### [THE TASK]
Each line from the start of the data below through the one containing "return Matrix.Translation(self.place) @" must be reproduced exactly.

### [DATA SECTION]
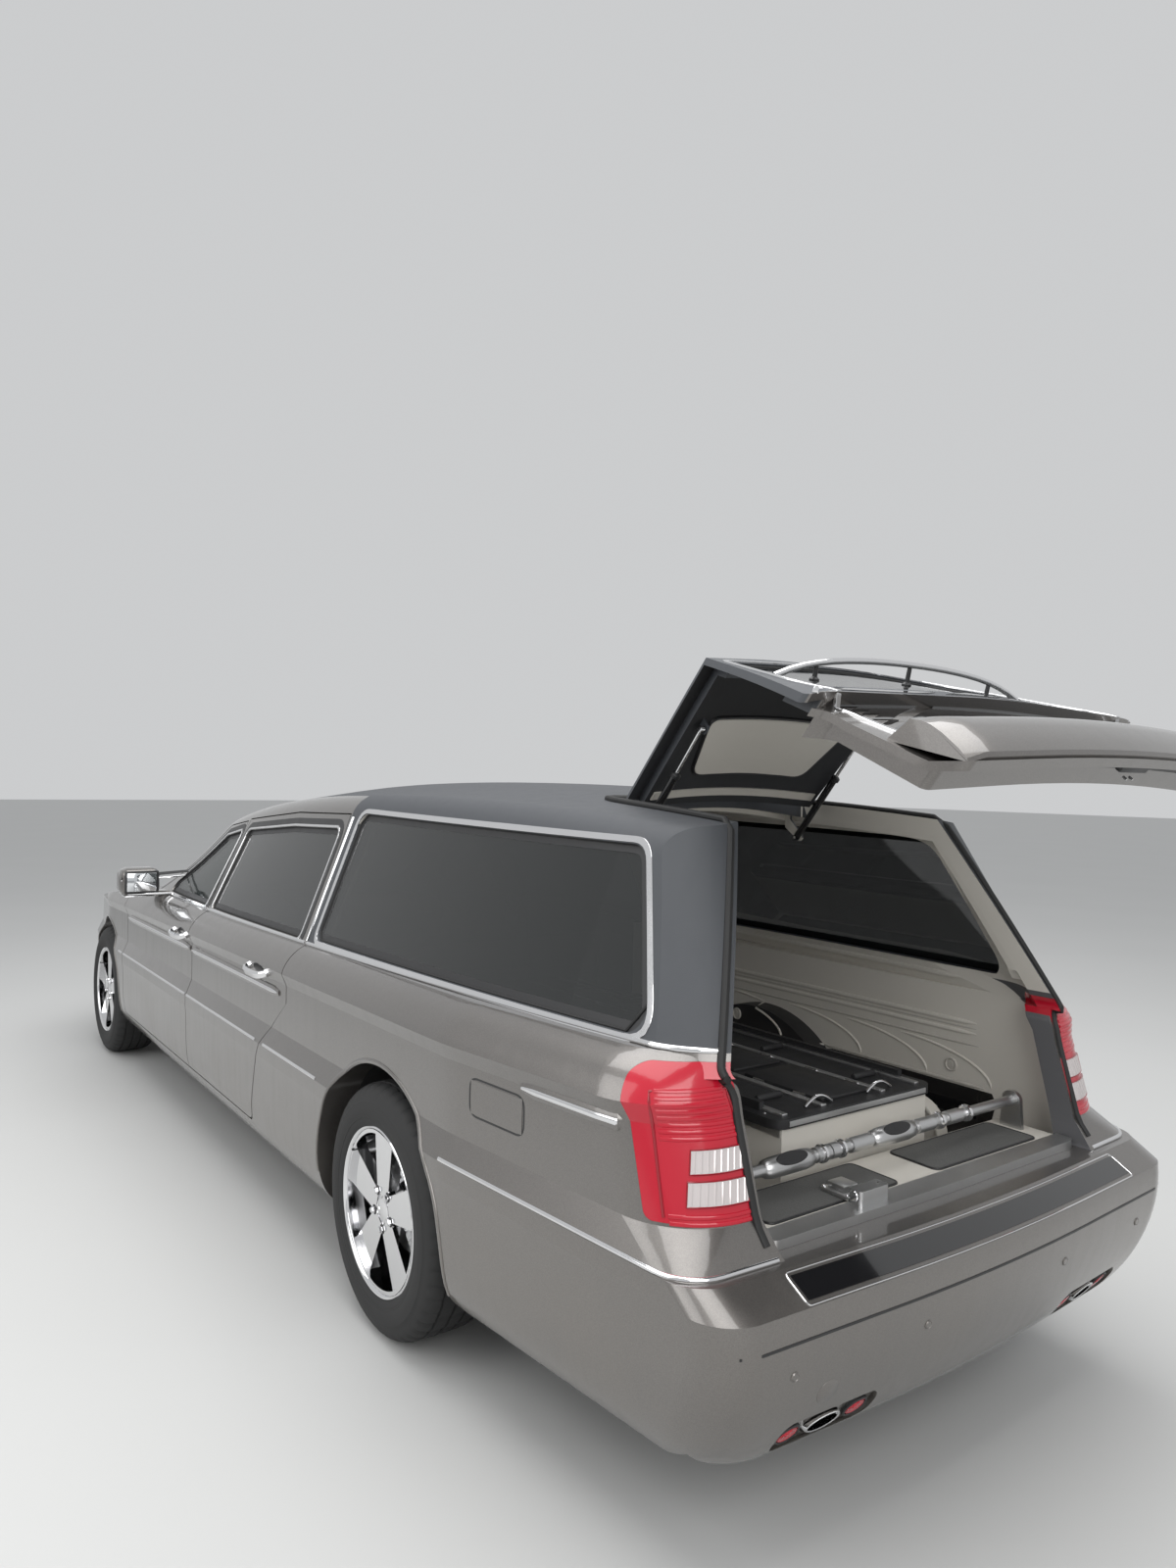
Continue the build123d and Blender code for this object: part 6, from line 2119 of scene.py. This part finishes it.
@dataclass
class Pad:
    """One stuffed cushion, blown up as cloth and then sewn."""

    name: str
    outline: list[tuple[float, ...]]
    thick: float
    place: Vector
    tilt: float
    seams: tuple[float, ...]
    cross_seams: tuple[float, ...] = ()
    voxel: float = 0.011
    cap: float = 0.020
    pressure: float = 4.0
    frames: int = 20
    seam_width: float = 0.0065
    seam_depth: float = 0.008

    def frame(self) -> Matrix:
        """Turn and place of the cushion, its own x forward and z up."""
        return Matrix.Translation(self.place) @ Matrix.Rotation(self.tilt, 4, "Y")

    def build(self) -> Shape:
        """Make the cushion about the car's middle plane.

        Returns:
            The cushion in the frame.
        """
        half = self.thick / 2
        rings: Path = []
        line = rounded(self.outline, 0.05)
        middle = Vector((sum(a for a, _ in line) / len(line), sum(b for _, b in line) / len(line)))
        for lift, share in ((-half, 0.955), (-half * 0.6, 1.0), (half * 0.5, 1.0), (half, 0.940)):
            for a, b in line:
                spot = middle + (Vector((a, b)) - middle) * share
                rings.append(Vector((spot.x, spot.y, lift)))
        count = len(line)
        faces = [tuple(reversed(range(count))), tuple(range(3 * count, 4 * count))] + quads(4, count)
        mesh = bpy.data.meshes.new(self.name)
        mesh.from_pydata([tuple(v) for v in rings], [], faces)
        work = new_object(f"{self.name}_work", mesh)
        remesh = work.modifiers.new("even", "REMESH")
        remesh.mode = "VOXEL"
        remesh.voxel_size = self.voxel
        self.apply(work)
        self.blow(work)
        work.modifiers.new("fine", "SUBSURF").levels = 1
        self.apply(work)
        turn = self.frame()
        verts = [turn @ self.sewn(vert.co) for vert in work.data.vertices]
        shape = Shape().take(verts, [tuple(face.vertices) for face in work.data.polygons])
        bpy.data.objects.remove(work)
        return shape

    def apply(self, work: bpy.types.Object) -> None:
        """Bake what the modifiers show into the mesh.

        Args:
            work: Object to bake.
        """
        graph = bpy.context.evaluated_depsgraph_get()
        baked = bpy.data.meshes.new_from_object(work.evaluated_get(graph))
        work.modifiers.clear()
        work.data = baked

    def blow(self, work: bpy.types.Object) -> None:
        """Swell the cushion under pressure, no point going further than the cap.

        Args:
            work: Evenly meshed cushion.
        """
        scene = bpy.context.scene
        start = [vert.co.copy() for vert in work.data.vertices]
        cloth = work.modifiers.new("cloth", "CLOTH")
        cloth.settings.use_pressure = True
        cloth.settings.uniform_pressure_force = self.pressure
        cloth.settings.effector_weights.gravity = 0.0
        cloth.settings.quality = 5
        for number in range(self.frames):
            scene.frame_set(number + 1)
        self.apply(work)
        scene.frame_set(1)
        for vert, before in zip(work.data.vertices, start):
            step = vert.co - before
            if step.length > self.cap:
                vert.co = before + step.normalized() * self.cap

    def sewn(self, point: Vector) -> Vector:
        """Point drawn in where a seam or sewn channel runs.

        Args:
            point: Point of the cushion in its own frame.

        Returns:
            The point after sewing.
        """
        if point.z < 0:
            return point
        away = [abs(point.y) - seam for seam in self.seams]
        if abs(point.y) < min(self.seams):
            away += [point.x - seam for seam in self.cross_seams]
        depth = max(math.exp(-(distance / self.seam_width) ** 2) for distance in away)
        share = min(1.0, point.z / (self.thick * 0.35))
        return point - Vector((0, 0, self.seam_depth * depth * share))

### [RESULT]
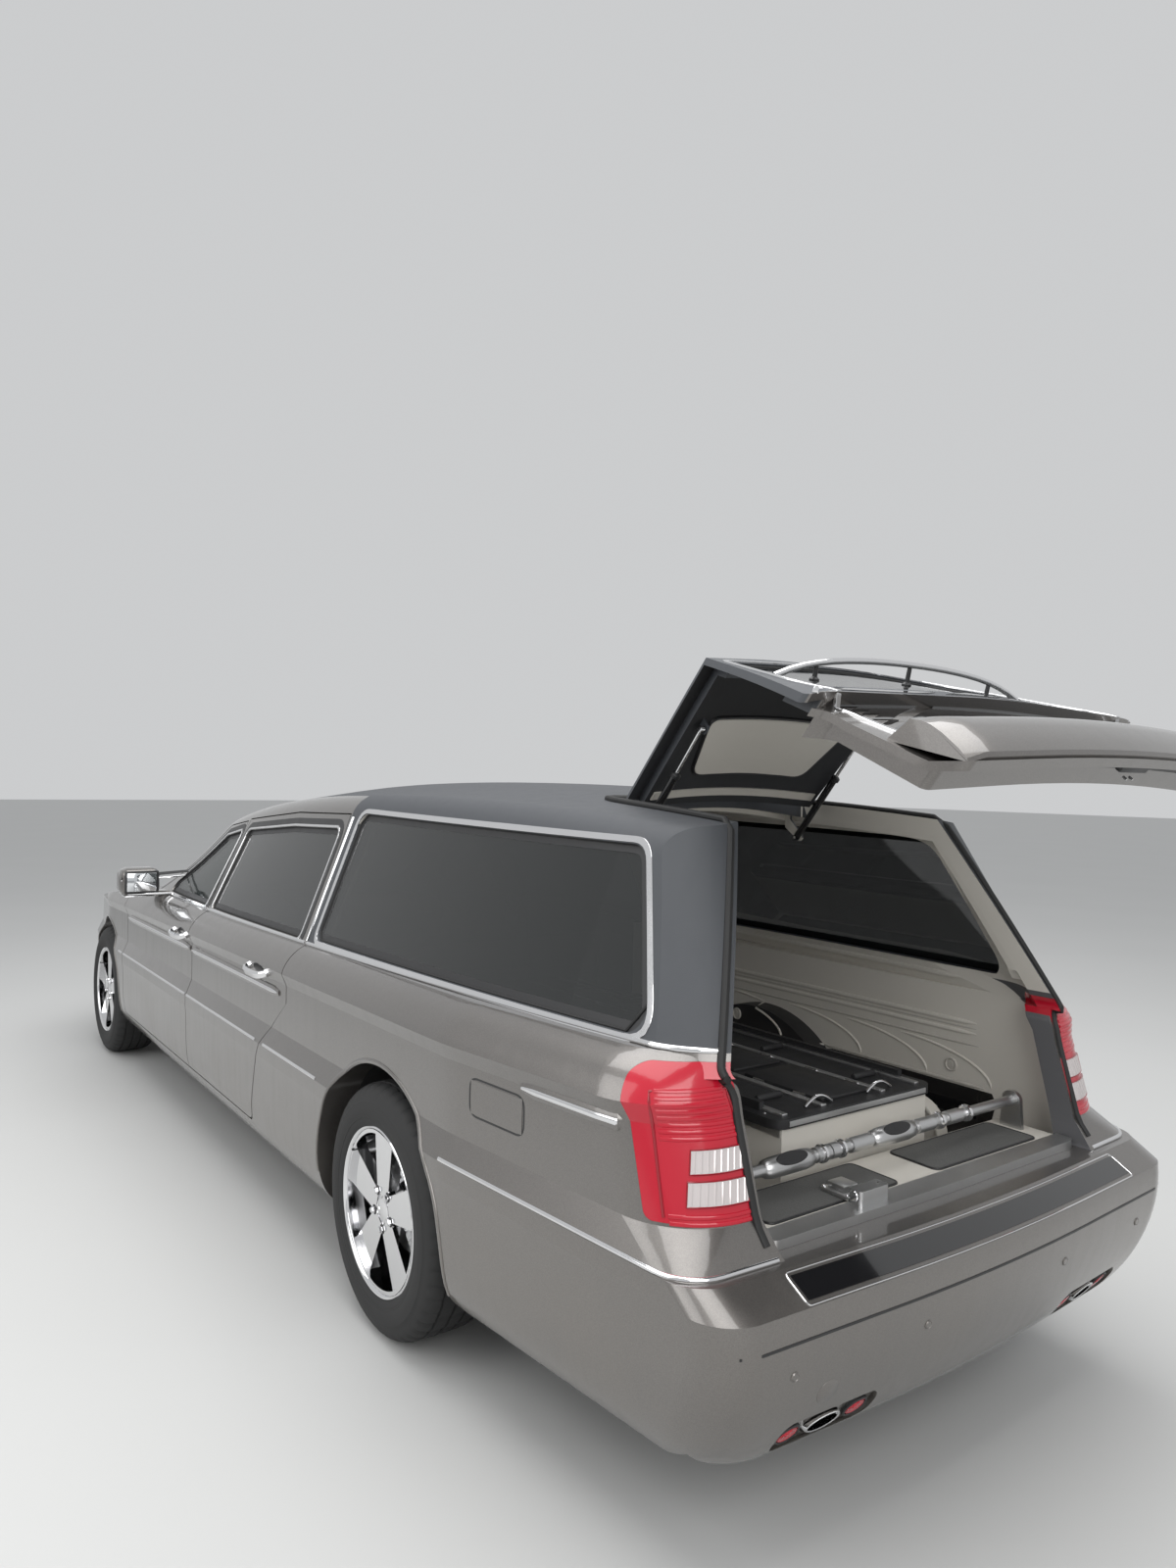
Continue the build123d and Blender code for this object: part 6, from line 2119 of scene.py. This part finishes it.
@dataclass
class Pad:
    """One stuffed cushion, blown up as cloth and then sewn."""

    name: str
    outline: list[tuple[float, ...]]
    thick: float
    place: Vector
    tilt: float
    seams: tuple[float, ...]
    cross_seams: tuple[float, ...] = ()
    voxel: float = 0.011
    cap: float = 0.020
    pressure: float = 4.0
    frames: int = 20
    seam_width: float = 0.0065
    seam_depth: float = 0.008

    def frame(self) -> Matrix:
        """Turn and place of the cushion, its own x forward and z up."""
        return Matrix.Translation(self.place) @ Matrix.Rotation(self.tilt, 4, "Y")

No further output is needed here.